The finance ministry has decided that in view of the reduced fiscal wiggle room, a new Air India bailout deal should not comprise fresh equity infusion other than the 980 crore for which Parliament approval was secured in July
The finance ministry has decided that, in view of the reduced fiscal headroom for further spending, a new bailout deal should not comprise fresh equity infusion other than the ₹ 980 crore for which Parliament approval was secured in July, said a government official privy to the development.
The new bailout scheme will include a set of performance improvement measures, cost cutting and selective asset sale of the flag airline. The ministries of civil aviation and finance are however still to come to an agreement on substantive parts of the package, including the airline’s outstanding debt that totaled ₹ 48,781 crore in FY17.
The Air India bailout deal envisages transferring part of the airline’s debt and non-core assets to a separate entity.
“We are still to agree upon the numbers," said the official mentioned above, requesting anonymity. “The ₹ 980 crore earmarked as part of the first supplementary demands for grants will, however, be released immediately."
A finance ministry official, who also spoke on condition of anonymity, said a new bailout package has to go to the cabinet “at some point in time as the one currently in effect was cleared by the cabinet." The current bailout scheme is to end in FY21. The Modi administration, which is in the final leg of its current term in office ahead of general elections in 2019, prefers to be cautious on any spending matter that was not envisaged at the beginning of the year.

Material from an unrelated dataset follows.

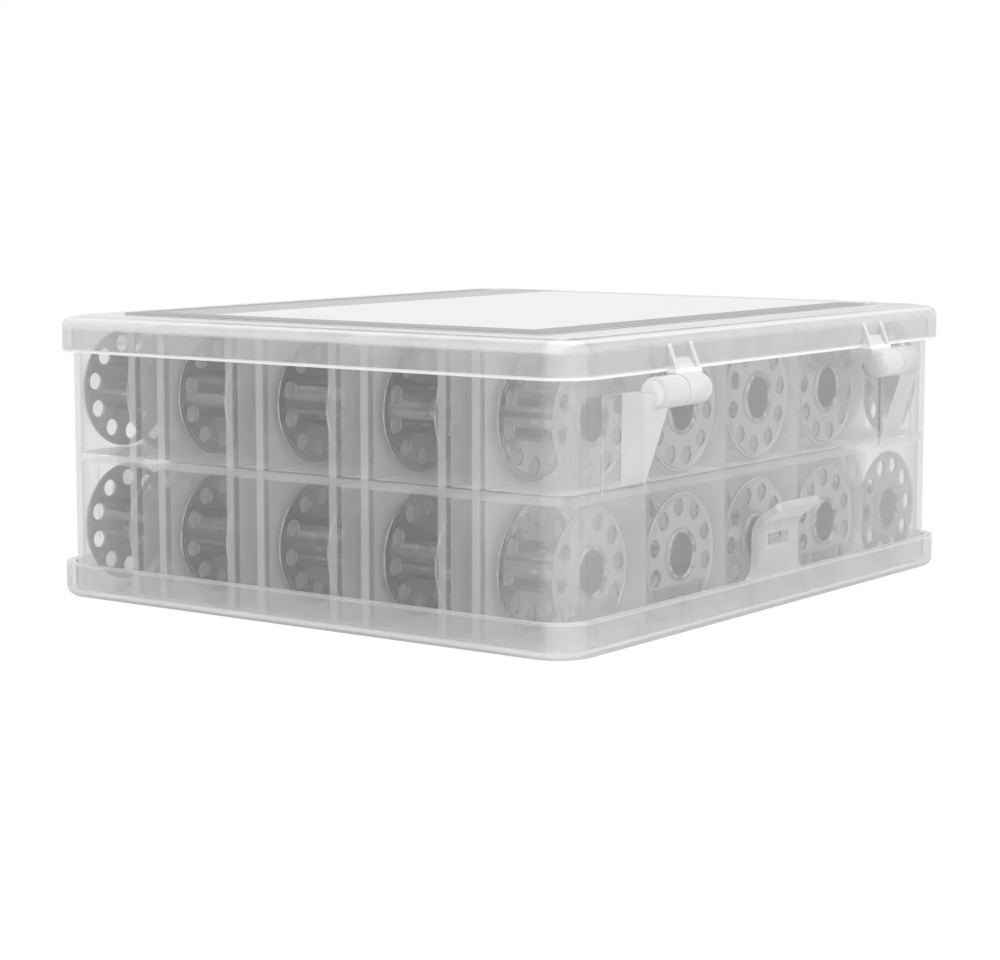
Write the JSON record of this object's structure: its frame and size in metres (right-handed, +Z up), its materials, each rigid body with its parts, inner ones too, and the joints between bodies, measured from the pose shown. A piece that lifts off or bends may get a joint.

New proposals from different ministries for extra expenditure will be apprised from the angle of whether they will have an immediate impact on the common man or not and the number of beneficiaries, said the first official cited above. The reduction in excise duty on petrol and diesel will cost the exchequer ₹ 10,500 crore for the rest of this year.
Air India had sought ₹ 2,121 crore from the government this fiscal under the ongoing bailout package but had received only ₹ 650 crore for meeting operational expenses.
The new bailout scheme is being prepared so that the debt-ridden airline can be brought back to health before an attempt at privatisation, an experiment that failed once earlier this year as investors did not find the offer attractive enough.
Air India now has around 12.3% share of the Indian domestic market, down from about 30% in 2002. The airline, along with its low cost international airline Air India Express, have around about 16.9% share of the international traffic to and from India.
With private airlines scheduled to take deliveries of about 120 aircraft in the current fiscal year, Air India’s market share could deplete further, according to analysts.